> **TASK DIRECTIONS**: Scan the data. Collect each line that contains the word "from".

> **SOURCE MATERIAL**:

:::

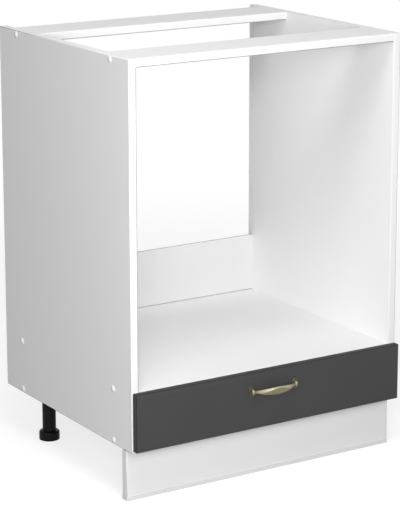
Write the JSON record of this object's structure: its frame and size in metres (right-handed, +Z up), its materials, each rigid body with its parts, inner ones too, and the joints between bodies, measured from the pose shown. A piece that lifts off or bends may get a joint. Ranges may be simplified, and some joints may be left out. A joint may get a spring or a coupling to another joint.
{
  "type": "oven base cabinet",
  "caption": "Floor cabinet that carries a built-in oven in an open niche above one shallow drawer, on adjustable legs with a plinth.",
  "frame": {"origin": "on the floor, at the middle of the overall width and depth", "axes": "+Z up, +X to the right as seen from the front, -Y out of the front: the drawer opens towards -Y"},
  "size_m": [0.6048, 0.535, 0.826],
  "materials": {
    "white_board": "white melamine-faced chipboard, satin",
    "white_hardboard": "white painted front, raw brown rear",
    "graphite_front": "matt graphite film on fibreboard",
    "antique_brass": "antique brass, darkened in the hollows",
    "zinc_steel": "zinc plated",
    "white_steel": "white powder coat",
    "white_nylon": "natural nylon",
    "white_cap": "glossy white",
    "black_plastic": "black, moulded, satin",
    "clear_seal": "clear greyish profile"
  },
  "bodies": {
    "carcass": {"left_side_panel": "white_board", "right_side_panel": "white_board", "bottom_panel": "white_board", "oven_shelf": "white_board", "front_top_rail": "white_board", "rear_top_rail": "white_board", "plinth_board": "white_board", "back_panel": "white_hardboard", "back_panel_nails": "zinc_steel", "carcass_screws": "zinc_steel", "cabinet_runner_screws": "zinc_steel", "cabinet_roller_axles": "zinc_steel", "leg_screws": "zinc_steel", "plinth_clip_screws": "zinc_steel", "screw_caps": "white_cap", "left_cabinet_runner": "white_steel", "left_plinth_clip": "black_plastic", "right_cabinet_runner": "white_steel", "right_plinth_clip": "black_plastic", "front_left_socket": "black_plastic", "front_left_column": "black_plastic", "front_right_socket": "black_plastic", "front_right_column": "black_plastic", "rear_left_socket": "black_plastic", "rear_left_column": "black_plastic", "rear_right_socket": "black_plastic", "rear_right_column": "black_plastic", "plinth_seal": "clear_seal"},
    "drawer": {"drawer_front": "graphite_front", "drawer_front_screws": "zinc_steel", "handle": "antique_brass", "handle_screws": "zinc_steel", "drawer_box_front": "white_board", "drawer_box_back": "white_board", "left_drawer_side": "white_board", "right_drawer_side": "white_board", "drawer_bottom": "white_hardboard", "drawer_bottom_nails": "zinc_steel", "drawer_box_screws": "zinc_steel", "left_drawer_runner": "white_steel", "right_drawer_runner": "white_steel", "drawer_runner_screws": "zinc_steel", "drawer_roller_axles": "zinc_steel"},
    "left_cabinet_roller": {"left_cabinet_roller": "white_nylon"},
    "right_cabinet_roller": {"right_cabinet_roller": "white_nylon"},
    "left_drawer_roller": {"left_drawer_roller": "white_nylon"},
    "right_drawer_roller": {"right_drawer_roller": "white_nylon"},
    "front_left_foot": {"front_left_foot": "black_plastic"},
    "front_right_foot": {"front_right_foot": "black_plastic"},
    "rear_left_foot": {"rear_left_foot": "black_plastic"},
    "rear_right_foot": {"rear_right_foot": "black_plastic"}
  },
  "joints": [
    {"name": "drawer_slide", "type": "slide", "parent": "carcass", "child": "drawer", "axis": [0, -1, 0], "range_m": [0, 0.345]},
    {"name": "left_cabinet_roller_spin", "type": "hinge", "parent": "carcass", "child": "left_cabinet_roller", "pos_m": [-0.2785, -0.2085, 0.1289], "axis": [1, 0, 0], "range_deg": [0, 1976.75]},
    {"name": "left_drawer_roller_spin", "type": "hinge", "parent": "drawer", "child": "left_drawer_roller", "pos_m": [-0.277, 0.2035, 0.1289], "axis": [1, 0, 0], "range_deg": [0, 1976.75]},
    {"name": "right_cabinet_roller_spin", "type": "hinge", "parent": "carcass", "child": "right_cabinet_roller", "pos_m": [0.2785, -0.2085, 0.1289], "axis": [1, 0, 0], "range_deg": [0, 1976.75]},
    {"name": "right_drawer_roller_spin", "type": "hinge", "parent": "drawer", "child": "right_drawer_roller", "pos_m": [0.277, 0.2035, 0.1289], "axis": [1, 0, 0], "range_deg": [0, 1976.75]},
    {"name": "front_left_foot_height", "type": "slide", "parent": "carcass", "child": "front_left_foot", "axis": [0, 0, -1], "range_m": [0, 0.02]},
    {"name": "front_right_foot_height", "type": "slide", "parent": "carcass", "child": "front_right_foot", "axis": [0, 0, -1], "range_m": [0, 0.02]},
    {"name": "rear_left_foot_height", "type": "slide", "parent": "carcass", "child": "rear_left_foot", "axis": [0, 0, -1], "range_m": [0, 0.02]},
    {"name": "rear_right_foot_height", "type": "slide", "parent": "carcass", "child": "rear_right_foot", "axis": [0, 0, -1], "range_m": [0, 0.02]}
  ],
  "couplings": [
    {"joint": "left_cabinet_roller_spin", "follows": "drawer_slide", "rad_per_m": 100},
    {"joint": "left_drawer_roller_spin", "follows": "drawer_slide", "rad_per_m": 100},
    {"joint": "right_cabinet_roller_spin", "follows": "drawer_slide", "rad_per_m": 100},
    {"joint": "right_drawer_roller_spin", "follows": "drawer_slide", "rad_per_m": 100}
  ]
}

:::

> **OUTPUT**:
Write the JSON record of this object's structure: its frame and size in metres (right-handed, +Z up), its materials, each rigid body with its parts, inner ones too, and the joints between bodies, measured from the pose shown. A piece that lifts off or bends may get a joint. Ranges may be simplified, and some joints may be left out. A joint may get a spring or a coupling to another joint.
  "frame": {"origin": "on the floor, at the middle of the overall width and depth", "axes": "+Z up, +X to the right as seen from the front, -Y out of the front: the drawer opens towards -Y"},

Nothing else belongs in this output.